Current Google behavior: we return sfgiants.com at #1. But we also return http://sanfrancisco.giants.mlb.com/NASApp/mlb/sf/homepage/sf_homepage.jsp at #3, as an uncrawled url, which is definitely poor/suboptimal.
Current Ask behavior: Ask returns giants.mlb.com/NASApp/mlb/sf/homepage/sf_homepage.jsp at #1, sanfrancisco.giants.mlb.com/NASApp/mlb/index.jsp?c_id=sf at #2, and sanfrancisco.giants.mlb.com/NASApp/mlb/sf/homepage/sf_homepage.jsp at #3.
Current MSN behavior: MSN returns giants.mlb.com/NASApp/mlb/sf/homepage/sf_homepage.jsp at #1 and sanfrancisco.giants.mlb.com/NASApp/mlb/index.jsp?c_id=sf at #2.
Current Yahoo! behavior: Yahoo! returns www.sfgiants.com at #1, but also returns sanfrancisco.giants.mlb.com/NASApp/mlb/index.jsp?c_id=sf at #6. You might think that returning sfgiants.com at #1 isn’t what Yahoo! said that they would do with 302 off-domain redirects (i.e. always go with the destination), but if you read carefully, Yahoo! also reserves the right to make exceptions in handling redirects. That allows them to show a nice url at #1.
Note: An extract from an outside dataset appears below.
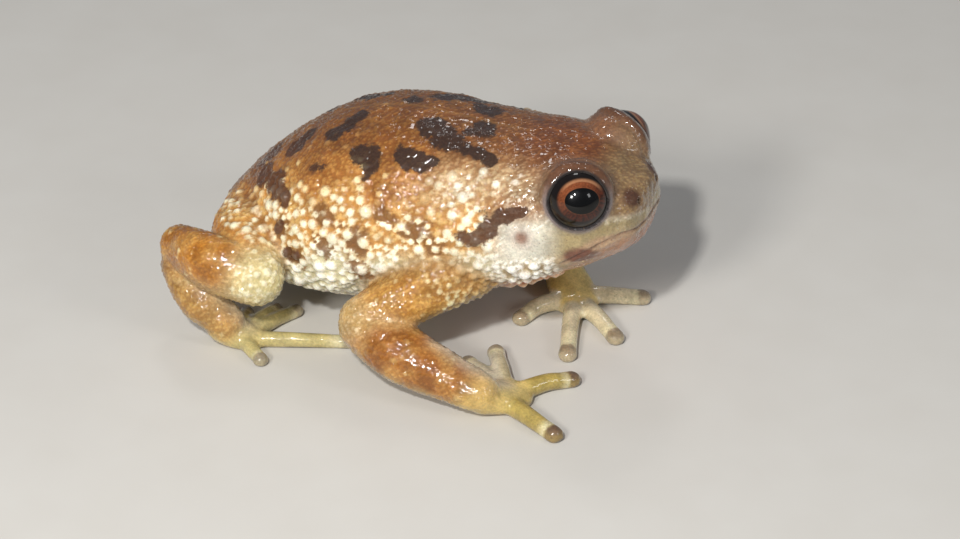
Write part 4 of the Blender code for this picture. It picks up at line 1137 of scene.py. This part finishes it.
def way_back(azimuth, elevation):
    """(sin a cos e, -cos a cos e, sin e): the direction from the frog towards a viewer."""
    a, e = math.radians(azimuth), math.radians(elevation)
    return np.array((math.sin(a) * math.cos(e), -math.cos(a) * math.cos(e), math.sin(e)))


camera_data = bpy.data.cameras.new("camera")
camera_data.sensor_width, camera_data.lens = 36.0, 120.46
camera_data.clip_start, camera_data.clip_end = 0.01, 10.0
camera = bpy.data.objects.new("camera", camera_data)
bpy.context.scene.collection.objects.link(camera)
camera.location = in_model(BETWEEN_EYES + way_back(20, 31) * LENS_DISTANCE)
camera.rotation_euler = Vector(-way_back(22.48, 32.79)).to_track_quat("-Z", "Y").to_euler()
bpy.context.scene.camera = camera

# %% Soft lamps and a pale room
MIDDLE_HEIGHT = 9


def lamp(name, azimuth, elevation, distance, size, power, colour=(1.0, 1.0, 1.0)):
    """A square lamp at distance along azimuth and elevation, turned to the frog's middle."""
    way = Vector(way_back(azimuth, elevation))
    data = bpy.data.lights.new(name, "AREA")
    data.size, data.energy, data.color = size, power, colour
    thing = bpy.data.objects.new(name, data)
    bpy.context.scene.collection.objects.link(thing)
    thing.location = way * distance + Vector((0, 0, MIDDLE_HEIGHT * MM))
    thing.rotation_euler = (-way).to_track_quat("-Z", "Y").to_euler()
    return thing


lamp("key_lamp", -4, 33, 0.30, 0.05, 0.40, (1.0, 0.98, 0.95))
lamp("fill_lamp", 80, 30, 0.35, 0.08, 0.15)
lamp("rim_lamp", 205, 55, 0.35, 0.06, 0.10)
lamp("point_lamp", 10, 44, 0.26, 0.014, 0.44)
world = bpy.data.worlds.new("pale_room")
bpy.context.scene.world = world
world.use_nodes = True
room = world.node_tree.nodes["Background"]
room.inputs["Color"].default_value = (0.86, 0.90, 1.0, 1)
room.inputs["Strength"].default_value = 0.22
bpy.context.scene.view_settings.view_transform = "Standard"

# %% [markdown]
# ## Finish
# The dressed frog has to stay as large as the model. The last step brings the
# view layer up to date.

# %% Bring the scene up to date
bpy.context.view_layer.update()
Current Google Bigdaddy behavior (data center at 188.8.131.52): Bigdaddy managed to find a short url on the destination domain of mlb.com, namely giants.mlb.com, and returns that. We return it at #1 with no other duplicate urls on the first page.
Please don’t take me listing the current results from each engine the wrong way; I think the results from all the search engines are great for this query, because a user would have gotten to the correct final location with any search engine that they tried. This is also an unusual case where reasonable people can disagree on what the best answer is. Also, I’m positive people can find places where the Bigdaddy data center handles things the wrong way. My only point is that the new infrastructure at the Bigdaddy data center will let us tackle canonicalization, dupes, and redirects in a much better way going forward compared to the current Google infrastructure. I’m not claiming that everything is perfect in Bigdaddy, just that it’s easier for us to make changes and improve search quality as we get feedback from you.